DATA SHOWN
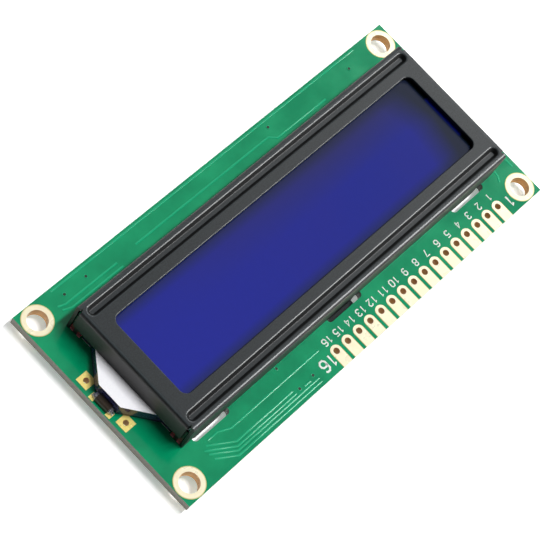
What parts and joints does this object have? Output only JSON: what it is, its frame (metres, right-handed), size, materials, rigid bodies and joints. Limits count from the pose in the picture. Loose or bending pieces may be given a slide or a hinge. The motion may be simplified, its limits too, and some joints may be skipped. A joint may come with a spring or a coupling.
{
  "type": "character lcd module",
  "caption": "Character display module: glass display in a black steel bezel, edge light and contact strips on a green circuit board with corner holes and a pin row.",
  "frame": {"origin": "centre of the four corner holes, on the board's back face", "axes": "+X along the lines of text in reading order, +Y towards the pin row's edge, +Z out of the display towards the reader"},
  "size_m": [0.08, 0.036, 0.0101],
  "materials": {
    "solder_mask": "semi-gloss green solder mask on glass-fibre laminate",
    "gold_plate": "thin gold plating on copper",
    "bezel_paint": "satin black paint on pressed steel sheet",
    "polarizer": "smooth blue polarizing film",
    "display_glass": "clear thin glass",
    "seal_resin": "cured resin",
    "strip_rubber": "pink silicone rubber with a dark conducting core",
    "white_film": "matte white film",
    "acrylic": "polished clear acrylic",
    "diode_plastic": "dark moulded package",
    "tin": "bright tin and solder",
    "cap_resin": "black glossy resin",
    "chip_black": "black overcoat on a ceramic chip",
    "chip_tan": "tan ceramic chip"
  },
  "bodies": {
    "root": {"circuit_board": "solder_mask", "corner_plating": "gold_plate", "pin_plating": "gold_plate", "light_plating": "gold_plate", "contact_fingers": "gold_plate", "bezel": "bezel_paint", "front_polarizer": "polarizer", "front_glass": "display_glass", "cell_seal": "seal_resin", "port_seal": "seal_resin", "rear_glass": "display_glass", "rear_polarizer": "polarizer", "contact_strip_upper": "strip_rubber", "contact_strip_lower": "strip_rubber", "diffuser_film": "white_film", "light_guide": "acrylic", "reflector_film": "white_film", "funnel_cover": "white_film", "led_housing": "diode_plastic", "led_leads": "tin", "led_solder": "tin", "controller_cap": "cap_resin", "driver_cap": "cap_resin", "resistor_1": "chip_black", "resistor_2": "chip_black", "resistor_3": "chip_black", "resistor_4": "chip_black", "resistor_5": "chip_black", "resistor_6": "chip_black", "capacitor_1": "chip_tan", "capacitor_2": "chip_tan", "chip_solder": "tin"}
  },
  "joints": []
}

WHAT IS EXPECTED
Return all of the data word for word.

COMPLETE RESPONSE
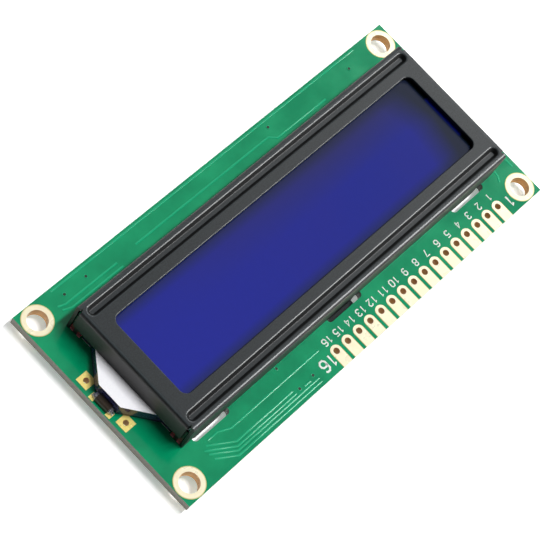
What parts and joints does this object have? Output only JSON: what it is, its frame (metres, right-handed), size, materials, rigid bodies and joints. Limits count from the pose in the picture. Loose or bending pieces may be given a slide or a hinge. The motion may be simplified, its limits too, and some joints may be skipped. A joint may come with a spring or a coupling.
{
  "type": "character lcd module",
  "caption": "Character display module: glass display in a black steel bezel, edge light and contact strips on a green circuit board with corner holes and a pin row.",
  "frame": {"origin": "centre of the four corner holes, on the board's back face", "axes": "+X along the lines of text in reading order, +Y towards the pin row's edge, +Z out of the display towards the reader"},
  "size_m": [0.08, 0.036, 0.0101],
  "materials": {
    "solder_mask": "semi-gloss green solder mask on glass-fibre laminate",
    "gold_plate": "thin gold plating on copper",
    "bezel_paint": "satin black paint on pressed steel sheet",
    "polarizer": "smooth blue polarizing film",
    "display_glass": "clear thin glass",
    "seal_resin": "cured resin",
    "strip_rubber": "pink silicone rubber with a dark conducting core",
    "white_film": "matte white film",
    "acrylic": "polished clear acrylic",
    "diode_plastic": "dark moulded package",
    "tin": "bright tin and solder",
    "cap_resin": "black glossy resin",
    "chip_black": "black overcoat on a ceramic chip",
    "chip_tan": "tan ceramic chip"
  },
  "bodies": {
    "root": {"circuit_board": "solder_mask", "corner_plating": "gold_plate", "pin_plating": "gold_plate", "light_plating": "gold_plate", "contact_fingers": "gold_plate", "bezel": "bezel_paint", "front_polarizer": "polarizer", "front_glass": "display_glass", "cell_seal": "seal_resin", "port_seal": "seal_resin", "rear_glass": "display_glass", "rear_polarizer": "polarizer", "contact_strip_upper": "strip_rubber", "contact_strip_lower": "strip_rubber", "diffuser_film": "white_film", "light_guide": "acrylic", "reflector_film": "white_film", "funnel_cover": "white_film", "led_housing": "diode_plastic", "led_leads": "tin", "led_solder": "tin", "controller_cap": "cap_resin", "driver_cap": "cap_resin", "resistor_1": "chip_black", "resistor_2": "chip_black", "resistor_3": "chip_black", "resistor_4": "chip_black", "resistor_5": "chip_black", "resistor_6": "chip_black", "capacitor_1": "chip_tan", "capacitor_2": "chip_tan", "chip_solder": "tin"}
  },
  "joints": []
}